Mas não é válida a riqueza cultural que existe atualmente em Portugal, sobretudo nas grandes cidades e, por exemplo, na música? Temos o chamado Som de Lisboa, que mistura batidas africanas, música brasileira...
Sim, mas vou ser mesmo muito sincera, acho que esse projeto chumbou, claramente. Claramente ou escuramente, como quiserem dizer. Lembro-me perfeitamente, na altura, desse boom musical quando entrava em lojas e ouvia as nossas músicas na rádio. Até então só ouvíamos aquela música na nossa comunidade e de repente passou um bocadinho para o mainstream. Pensei que era o momento em que as pessoas africanas e afrodescendentes iam passar a ser vistas e ouvidas, mas não foi isso que aconteceu.

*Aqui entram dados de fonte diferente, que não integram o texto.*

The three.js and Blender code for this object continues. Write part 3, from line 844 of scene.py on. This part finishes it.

Tentaram branquear a nossa cultura, porque se formos a olhar para os festivais de música, por exemplo, e de uma maneira geral, vão buscar pessoas brancas para dar voz à nossa cultura, mas não vão buscar os fazedores da cultura. E mais uma vez nós estamos relegados para o segundo, terceiro ou quarto plano. Existem vários artistas que poderiam ser convidados e que estão aí há mais tempo e que não o são. Não quero com isto fazer crítica aos artistas convidados, mas sim a quem pega neles, porque são, de uma forma geral, miúdos que não vão falar de nada, não vão rebuscar a cultura e dizer: “Olha, nós somos negros, aceitem-nos, acabem com este racismo institucional, sistémico, cultural.” Não vão fazer isso, porque não pensam sobre isso e, se calhar, porque não andamos todos focados com essas questões. Há quem simplesmente seja negro e não pense nisso. E que até diga: “Olha, racismo não existe, nunca me aconteceu.” Está no seu direito, mas não acredito nisso. Acho que é alguém que o diz como estratégia de defesa. São pessoas instrumentalizadas.

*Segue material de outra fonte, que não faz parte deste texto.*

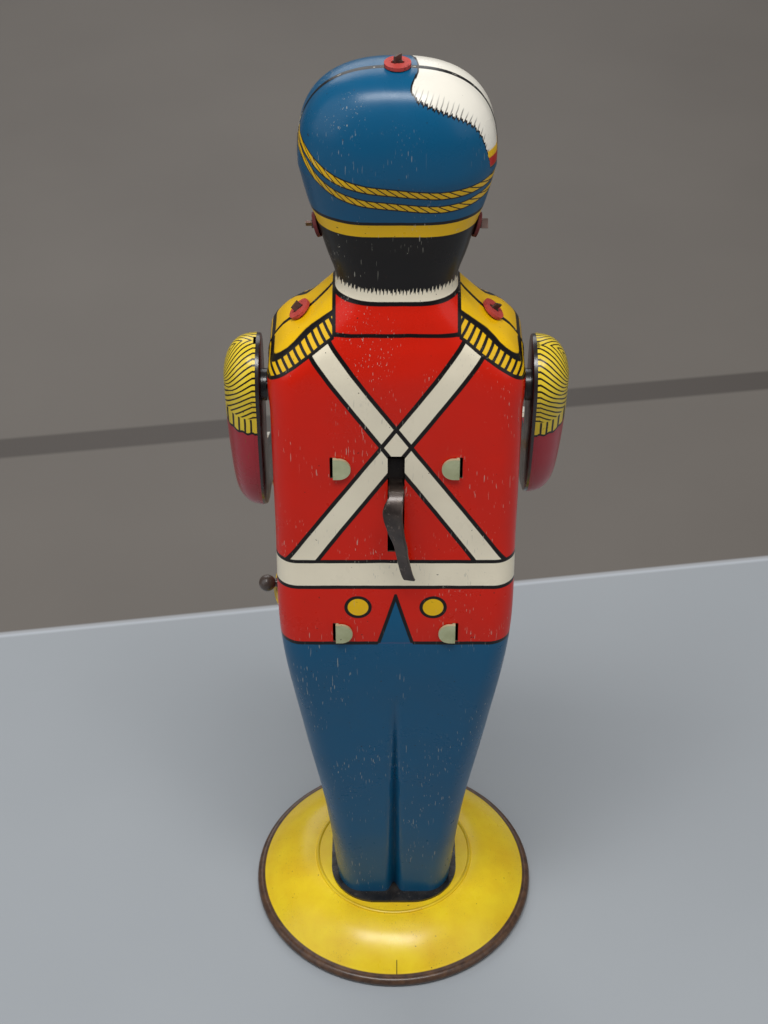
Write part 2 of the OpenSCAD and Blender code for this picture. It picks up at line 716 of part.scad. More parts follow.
// Stations of the arm: a point, a radius and a heading
function arm_stations(cut) =
    let (q = spline(arm_line, 4), flat = [for (p = q) [p[0], p[1]]], last = len(q) - 1)
    concat(arm_cap(q[0], heading(flat, 0), cut, -1),
        [for (i = [0 : last]) let (d = heading(flat, i)) [q[i][0], q[i][1], q[i][2] - cut, d[0], d[1]]],
        arm_cap(q[last], heading(flat, last), cut, 1));
function arm_ring(st, cut) = [for (k = [0 : arm_n]) let (a = 180 * k / arm_n)
    [sleeve_x + (sleeve_bulge * pow((st[2] + cut) / sleeve_r, 0.7) - cut) * sin(a),
        st[0] - st[4] * st[2] * cos(a), st[1] + st[3] * st[2] * cos(a)]];
function arm_outline(cut) = let (t = arm_stations(cut)) concat(
    [for (st = t) [st[0] - st[4] * st[2], st[1] + st[3] * st[2]]],
    [for (i = [len(t) - 1 : -1 : 0]) let (st = t[i]) [st[0] + st[4] * st[2], st[1] - st[3] * st[2]]]);

// Places a left arm's piece; side -1 mirrors it and raises that arm
module arm_place(side) {
    translate([0, 0, arm_z]) if (side > 0) children();
    else rotate([-arm_raised, 0, 0]) mirror([1, 0, 0]) children();
}
module arm_shell(side) {
    color("crimson") arm_place(side) difference() {
        dish([for (st = arm_stations(0)) arm_ring(st, 0)],
            [for (st = arm_stations(tin)) arm_ring(st, tin)], false, false);
        stick(side, stick_r + fit_gap);
    }
}
// A stick runs from inside the hand to a ball over the drum
stick_r = 1.1;
ball_r = 2.4;
hand_at = [sleeve_x + 3.2, -6 - forearm, -upper_arm - 15];
drum_x = 20.5;
drum_y = -(chest_front + drum_r + 3);
drum_z = base_h + 104;
ball_gap = 1;
function drum_top(x) = drum_z + ((drum_h / 2 - 1) + (x - drum_x) * sin(drum_lean)) / cos(drum_lean);
function stick_tip(x) = [x, drum_y + 1, drum_top(x) + ball_r + ball_gap - arm_z];
module along(a, b) {
    v = b - a;
    translate(a) rotate([0, acos(v[2] / norm(v)), atan2(v[1], v[0])]) children();
}
tip_x_left = 30;
tip_x_right = 9;
function tip_of(side) = let (t = stick_tip(side > 0 ? tip_x_left : tip_x_right))
    [side * t[0], t[1], t[2]];
module stick(side, r) {
    tip = tip_of(side);
    along(hand_at, tip) cylinder(r = r, h = norm(tip - hand_at), $fn = 32);
}
module drumstick(side) {
    color("burlywood") arm_place(side) {
        stick(side, stick_r);
        translate(tip_of(side)) sphere(ball_r, $fn = 32);
    }
}
module arm_plate(side) {
    color("black") arm_place(side) difference() {
        in_yz(plate_x, dish_deep) polygon(arm_outline(0));
        in_yz(plate_x + tin, dish_deep) polygon(arm_outline(tin));
        bar_x(0, 0, shaft_r, 0, 60);
        stick(side, stick_r + fit_gap);
    }
}
module arm_shaft(side) {
    color("dimgray") arm_place(side) {
        bar_x(0, 0, shaft_r, tail_x - 0.8, sleeve_x + sleeve_bulge - tin - 0.4);
        bar_x(0, 0, flange_r, plate_x - collar_t, plate_x);
    }
}
tail_len = norm(beat_at - arm_at) - pin_ring - pin_r - 0.4;
tail_dir = atan2(beat_at[1] - arm_at[1], beat_at[0] - arm_at[0]);
module arm_tail(side) {
    color("silver") translate([0, 0, arm_z]) mirror([side > 0 ? 0 : 1, 0, 0])
        in_yz(tail_x, tail_t) rotate(tail_dir) difference() {
            union() {
                circle(3);
                translate([0, -1.5]) square([tail_len - 1.5, 3]);
                translate([tail_len - 1.5, 0]) circle(1.5);
            }
            circle(shaft_r);
        }
}
module shoulder_bush(side) {
    color("black") mirror([side > 0 ? 0 : 1, 0, 0]) difference() {
        union() {
            bar_x(0, arm_z, bush_r, body_side - 2.4, body_side + 0.4);
            bar_x(0, arm_z, flange_r, body_side + 0.2, body_side + bush_t);
        }
        bar_x(0, arm_z, shaft_r + run_gap, 0, 60);
    }
}

// ---- Drum ---------------------------------------------------------------

drum_t = 0.8;
hoop_t = 1.2;
hoop_h = 4;
drum_stem_r = 2;
module drum_place() {
    translate([drum_x, drum_y, drum_z]) rotate([0, -drum_lean, 0]) children();
}
module drum_stem(r) {
    translate([drum_x, drum_y + drum_r - 3, drum_z]) rotate([-90, 0, 0]) cylinder(r = r, h = 12);
}
module tube(r, wall, z0, z1) {
    translate([0, 0, z0]) difference() {
        cylinder(r = r, h = z1 - z0);
        translate([0, 0, -1]) cylinder(r = r - wall, h = z1 - z0 + 2);
    }
}
module drum_shell() {
    color("red") difference() {
        drum_place() tube(drum_r, drum_t, -drum_h / 2, drum_h / 2);
        drum_stem(drum_stem_r + fit_gap);
        knob_place() cylinder(r = knob_stem, h = 8, center = true);
    }
}
module drum_head_top() {
    color("ivory") drum_place() translate([0, 0, drum_h / 2 - 1 - tin])
        cylinder(r = drum_r - drum_t, h = tin);
}
module drum_head_bottom() {
    color("ivory") drum_place() translate([0, 0, -drum_h / 2 + 1])
        cylinder(r = drum_r - drum_t, h = tin);
}
module hoop() {
    rotate_extrude() {
        translate([drum_r, 0]) square([hoop_t, hoop_h]);
        translate([drum_r - drum_t, hoop_h - 0.8]) square([drum_t + hoop_t, 0.8]);
    }
}
module drum_hoop_top() {
    color("gold") drum_place() translate([0, 0, drum_h / 2 + 0.8 - hoop_h]) hoop();
}
module drum_hoop_bottom() {
    color("gold") drum_place() mirror([0, 0, 1]) translate([0, 0, drum_h / 2 + 0.8 - hoop_h]) hoop();
}
// Rivet between the drum and the coat, with a collar that spaces them
module drum_bracket() {
    gap_y0 = drum_y + drum_r + 0.1;
    gap_y1 = -chest_front - 0.4;
    color("silver") {
        drum_stem(drum_stem_r);
        translate([drum_x, gap_y0, drum_z]) rotate([-90, 0, 0]) cylinder(r = 4, h = gap_y1 - gap_y0);
        translate([drum_x, drum_y + drum_r - 4, drum_z]) rotate([-90, 0, 0])
            cylinder(r = 3.4, h = 1);
        translate([drum_x, drum_y + drum_r + 8.6, drum_z]) rotate([-90, 0, 0])
            cylinder(r = 3.4, h = 1);
    }
}
knob_r = 3.1;
knob_stem = 1;
module knob_place() {
    drum_place() rotate([0, 0, 12]) translate([drum_r, 0, -drum_h / 2 + hoop_h + 2.4])
        rotate([0, 90, 0]) children();
}
module drum_knob() {
    color("#40302a") knob_place() {
        translate([0, 0, -2]) cylinder(r = knob_stem, h = 4);
        translate([0, 0, 1.6 + knob_r]) sphere(knob_r, $fn = 48);
        translate([0, 0, 0.2]) cylinder(r = 1.8, h = 2.2);
    }
}

base_dome();
foot_plate();
back_shell();
front_shell();
head_tie();
shoulder_tie();
leg_tie();
hat_washer();
ear_washers();
shoulder_washers();
motor_plate_left();
motor_plate_right();
frame_pillars();
shoulder_bush(1);  // shoulder_bush_left
shoulder_bush(-1);  // shoulder_bush_right
winding_arbor();
winding_ratchet();
drive_ratchet();
mainspring();
winding_lever();
lever_pawl();
lever_spring();
great_wheel();
great_click();
beat_arbor();
beat_pinion();
beat_wheel();
lift_pins();
governor_arbor();
governor_pinion();
governor_fly();
arm_shaft(1);  // arm_shaft_left
arm_shaft(-1);  // arm_shaft_right
arm_tail(1);  // arm_tail_left
arm_tail(-1);  // arm_tail_right
arm_shell(1);  // arm_shell_left
arm_shell(-1);  // arm_shell_right
arm_plate(1);  // arm_plate_left
arm_plate(-1);  // arm_plate_right
drumstick(1);  // drumstick_left
drumstick(-1);  // drumstick_right
drum_shell();
drum_head_top();
drum_head_bottom();
drum_hoop_top();
drum_hoop_bottom();
drum_bracket();
drum_knob();
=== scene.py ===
"""A wind-up tin drummer: printed half shells, pressed base, clockwork, arms and drum."""
import math

import bmesh
import bpy
from mathutils import Matrix, Vector


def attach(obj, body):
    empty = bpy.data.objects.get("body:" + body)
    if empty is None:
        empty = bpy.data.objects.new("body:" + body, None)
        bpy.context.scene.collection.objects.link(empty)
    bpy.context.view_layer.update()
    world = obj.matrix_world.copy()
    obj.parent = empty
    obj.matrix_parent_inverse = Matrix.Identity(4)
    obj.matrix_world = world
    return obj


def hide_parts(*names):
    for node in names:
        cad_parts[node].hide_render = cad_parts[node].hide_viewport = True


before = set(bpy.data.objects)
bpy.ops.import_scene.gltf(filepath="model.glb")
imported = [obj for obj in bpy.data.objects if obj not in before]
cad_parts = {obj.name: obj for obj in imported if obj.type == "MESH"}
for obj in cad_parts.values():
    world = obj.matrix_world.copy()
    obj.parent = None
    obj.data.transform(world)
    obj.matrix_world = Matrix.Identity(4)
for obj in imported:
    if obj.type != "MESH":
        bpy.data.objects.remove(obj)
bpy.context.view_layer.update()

# ---- Camera ---------------------------------------------------------------
# Stands behind and above the figure, looking down at its back.
scene = bpy.context.scene
eye = bpy.data.cameras.new("eye")
eye.lens = 66.8
eye.clip_start = 0.02
camera = bpy.data.objects.new("camera", eye)
camera.location = (0.0037, 0.4702, 0.5846)
camera.rotation_euler = (math.radians(49.6), 0, math.radians(180))
scene.collection.objects.link(camera)
scene.camera = camera
scene.view_settings.view_transform = "Standard"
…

E como vê as recentes mudanças políticas em Portugal com o aumento da votação na direita populista?
Sinto como um retrocesso e estou apreensiva. Num mundo utópico, mas que para mim faria todo sentido, um partido como o Chega não existiria. Terem chegado onde chegaram, com tudo o que dizem, com tudo o que eles representam, é assustador. Gostava que as pessoas estivessem mais despertas.

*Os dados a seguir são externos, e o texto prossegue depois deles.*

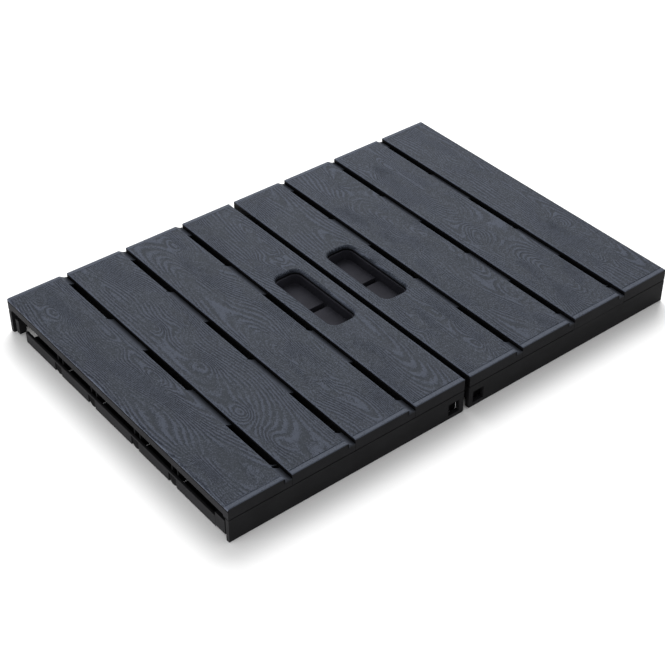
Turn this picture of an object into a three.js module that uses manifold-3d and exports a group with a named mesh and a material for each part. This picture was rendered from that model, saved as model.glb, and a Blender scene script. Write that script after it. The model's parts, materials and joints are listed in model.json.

Mas esse tipo de pensamento sempre existiu ou é uma coisa nova?
Ah, não, eu acho que sempre existiu. E agora parece que encontraram voz. Alguém está a dizer o que muita gente sempre pensou, mas não era dito como agora. Acho muito engraçado quando as pessoas às vezes dizem “não tem nada a ver convosco”, percebo logo que votaram no Chega. É só olharmos para a História. O facto de muita gente jovem ainda ter orgulho no colonialismo e de achar que Portugal não esteve tão mal como outros países europeus é sintomático. Já tive conversas sobre isso com muitas pessoas e umas deixaram de ser minhas amigas, outros fizeram a desconstrução do que aprenderam na escola. A minha questão é muito simples: põe-te do lado oposto. Imagina que alguém vai para o teu canto e diz como é que tu tens de viver, despoja-te de tudo o que tu conheces, retira-te de tudo, os teus recursos, a tua existência, a tua autoestima e quebra-te dessa maneira. Como é que tu te sentirias assim? Que orgulho há nisto, em fazer isto, independentemente dos tempos? Já me disseram que me podia ir embora, mas esquecem-se de que eu hoje estou cá também por causa das condições em que foi feito o colonialismo em Angola, e noutros PALOP, e da forma como a independência foi feita, como as coisas aconteceram. E não estou a tirar a responsabilidade ao MPLA e afins, porque também podiam ter feito muito melhor. Amílcar Cabral disse uma coisa muito curiosa: “Vamos tirar os portugueses daqui, mas quem vem a seguir vai fazer igual.” Estamos a ver precisamente isso. Não vou para lá precisamente por causa disso, porque sou completamente contra o que está lá a acontecer.


Mas tal como a personagem principal do livro também se sente portuguesa. Ou não?
Sinto-me portuguesa para irritar essas pessoas que dizem que eu não sou portuguesa, muito sinceramente. Culturalmente sou muito angolana e muito africana, mas a mim ninguém me vai dizer que eu não sou portuguesa, porque estou aqui há muito tempo e se eu quiser puxar desses galões, puxo. Tenho mais anos de vida em Portugal do que em Angola, na verdade. Vim com 13 anos e vou fazer 44. E até dou um exemplo: quando viajo e fico muito tempo fora vou comer a um restaurante português. Só não me sinto portuguesa quando me mandam para a minha terra, não obstante eu saber qual é a minha terra.